We love the Caribbean islands, and reading this book took me back there for a while. For example, the description of the little rumshops (sort of ramshackle bars) there was one in particular
"a one-room shed with a single fly-spotted bulb dangling from the centre of the ceiling. The three wooden benches against the wall looked as if they were built by drunks. The wall itself served as a back rest,"that brought me back to the many "rumshops" we visited on each island -- they are really as he describes them and I could just taste the Puncheon rum we drank in one or two of them in Port of Spain, Trinidad. At the same time, it's not just the physical setting that is impressively and realistically evoked here -- Ross also takes us behind the scenes, if you will, to look at how things work politically, socially, and even at the family level on this island, and does so in a way that blends in nicely with Digger's investigations. One more thing: that the two cold cases are the biggest draw for Digger is interesting, since it allows the author to hone in on a close-up look at victimization, loss, and grief, all of which permeate this story. Keep your eyes on the women here -- they are the strongest characters in the entire novel. Major applause.
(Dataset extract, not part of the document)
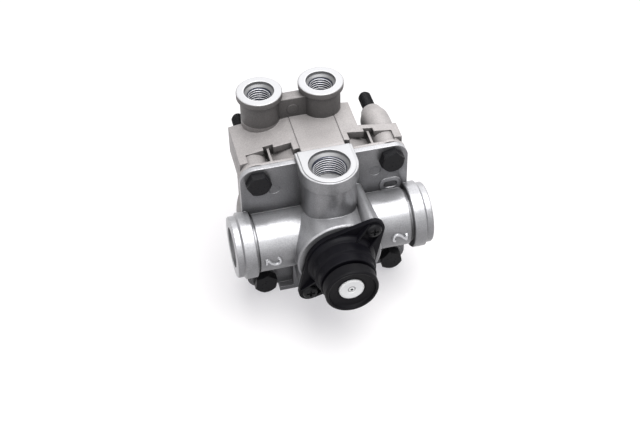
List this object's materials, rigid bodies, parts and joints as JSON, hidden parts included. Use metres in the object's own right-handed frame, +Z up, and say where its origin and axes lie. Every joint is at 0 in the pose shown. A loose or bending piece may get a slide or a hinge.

Moving on to what many readers have had to say about this book, it seems that more than a few had issues with the accents of the characters. It does take a little time to get into the rhythm of the language Ross uses here, but it soon gets to the point where it just starts being natural. What this novel has that a lot of books coming off the bigger presses at the moment do not is depth, a keen understanding of behavior and human nature, and frankly, an original story/plot that will hold a reader's attention right up until the very end. Then again, I've come to expect very good things from Peepal Tree Press, which specializes in Caribbean fiction as well as "Black British fiction," as noted on the back cover. There is no question -- I'll be adding each book in this series to my library as it's published. Definitely a book I can recommend, especially for people looking for something completely different.
Tuesday, January 10, 2017
|from The Lilly Library at Indiana University, Bloomington|
2017 is going to be a fun year for me, at least in terms of reading crime fiction. In and around current crime novels, and books that have been sitting on my shelves for ages, the big focus this year is on crime fiction/mysteries written up to the beginning of World War I. I'll be including a few crime-fiction precursors here and there, for example, gothic novels, sensation novels, penny dreadfuls, and then move on to full-blown mystery and detective fiction. I've been scouring all kinds of resources to come up with a list of titles that, in addition to the majority of novels that have been written by male authors, includes early women writers, translated early crime novels, African-American writers, and other diverse authors who contributed to the genre up to the onset of World War I. There's absolutely no way I can hit every single book, but I'm very happy with my choices so far.
Sit back, relax, and feel free to suggest titles. And if anyone's tbr pile happens to increase from my reading choices this year, well, then, I'm delighted.